- Born: 17 June 1902 Shanghai, China
- Died: 20 June 1979 (aged 77) Hamburg, Germany
- Other names: Änne Willkomm, Aenne Kettelhut (after marriage)
- Occupation: Costume designer
- Spouse: Erich Kettelhut

= Aenne Willkomm =

German costume designer

Aenne Willkomm (17 June 1902 – 20 June 1979), later Aenne Kettelhut, was a German costume designer, born in Shanghai. She worked in German silent films in the 1920s, including as costume designer on Metropolis (1927).

== Early life ==
Willkomm was born in Shanghai to European parents in 1902.

== Career ==
Willkomm worked in the fashion industry before she worked with designer Heinrich Umlauff on Fritz Lang's two-part film epic, Die Nibelungen (1924). She became head of UFA-GmbH's costuming department on the strength of her work on that first assignment.

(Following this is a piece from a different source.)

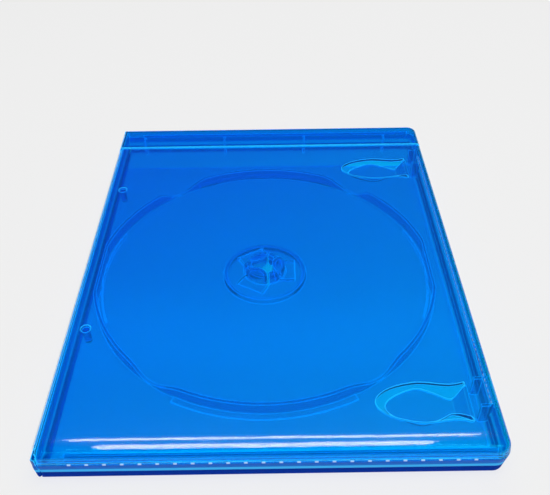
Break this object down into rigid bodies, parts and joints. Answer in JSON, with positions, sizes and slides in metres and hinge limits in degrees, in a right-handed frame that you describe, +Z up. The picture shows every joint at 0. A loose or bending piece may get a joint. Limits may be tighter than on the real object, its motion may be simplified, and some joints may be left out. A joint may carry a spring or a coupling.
{
  "type": "optical disc keep case",
  "caption": "Slim translucent blue optical disc keep case with a spring-finger disc hub, hinged spine and front cover, booklet clips and a clear outer sleeve",
  "frame": {"origin": "centre of the rectangle that the closed case rests on, on the table", "axes": "+X from the spine towards the opening edge, +Y from the near end towards the header, +Z up, out of the front cover"},
  "size_m": [0.135, 0.1714, 0.013],
  "materials": {
    "case_blue": "glossy translucent blue polypropylene",
    "sleeve_clear": "clear glossy polypropylene film"
  },
  "bodies": {
    "tray": {"back_tray": "case_blue", "sleeve_back": "sleeve_clear"},
    "finger_east": {"hub_finger_east": "case_blue"},
    "finger_northwest": {"hub_finger_northwest": "case_blue"},
    "finger_southwest": {"hub_finger_southwest": "case_blue"},
    "spine": {"spine_panel": "case_blue", "sleeve_spine": "sleeve_clear"},
    "cover": {"front_cover": "case_blue", "sleeve_front": "sleeve_clear"}
  },
  "joints": [
    {"name": "tray_spine_hinge", "type": "hinge", "parent": "tray", "child": "spine", "pos_m": [-0.0672, 0, 0.0003], "axis": [0, -1, 0], "range_deg": [0, 90]},
    {"name": "spine_cover_hinge", "type": "hinge", "parent": "spine", "child": "cover", "pos_m": [-0.0672, 0, 0.0127], "axis": [0, -1, 0], "range_deg": [0, 90]},
    {"name": "finger_east_flex", "type": "hinge", "parent": "tray", "child": "finger_east", "pos_m": [0.00882, -0.0022, 0.00305], "axis": [0, -1, 0], "range_deg": [0, 10], "stiffness_Nm_per_rad": 0.02},
    {"name": "finger_northwest_flex", "type": "hinge", "parent": "tray", "child": "finger_northwest", "pos_m": [-0.00801, 0.00752, 0.00305], "axis": [0.866, 0.5, 0], "range_deg": [0, 10], "stiffness_Nm_per_rad": 0.02},
    {"name": "finger_southwest_flex", "type": "hinge", "parent": "tray", "child": "finger_southwest", "pos_m": [-0.00801, -0.01192, 0.00305], "axis": [-0.866, 0.5, 0], "range_deg": [0, 10], "stiffness_Nm_per_rad": 0.02}
  ]
}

She went on to work with Lang on Metropolis, for which she designed and oversaw "literally thousands" of Bauhaus-inspired "futuristic" costumes, including for the film's main character, Maria, played by Brigitte Helm. She often clashed with the demanding Lang on the set of Metropolis. She worked on a few other films, including My Leopold (1924), Sister Veronika (1926), and Der Katzensteg (1927, based on the novel by Hermann Sudermann).

== Personal life ==
Willkomm retired from film and by 1931 married her colleague, production designer Erich Kettelhut. She died in Hamburg in 1979, aged 77 years.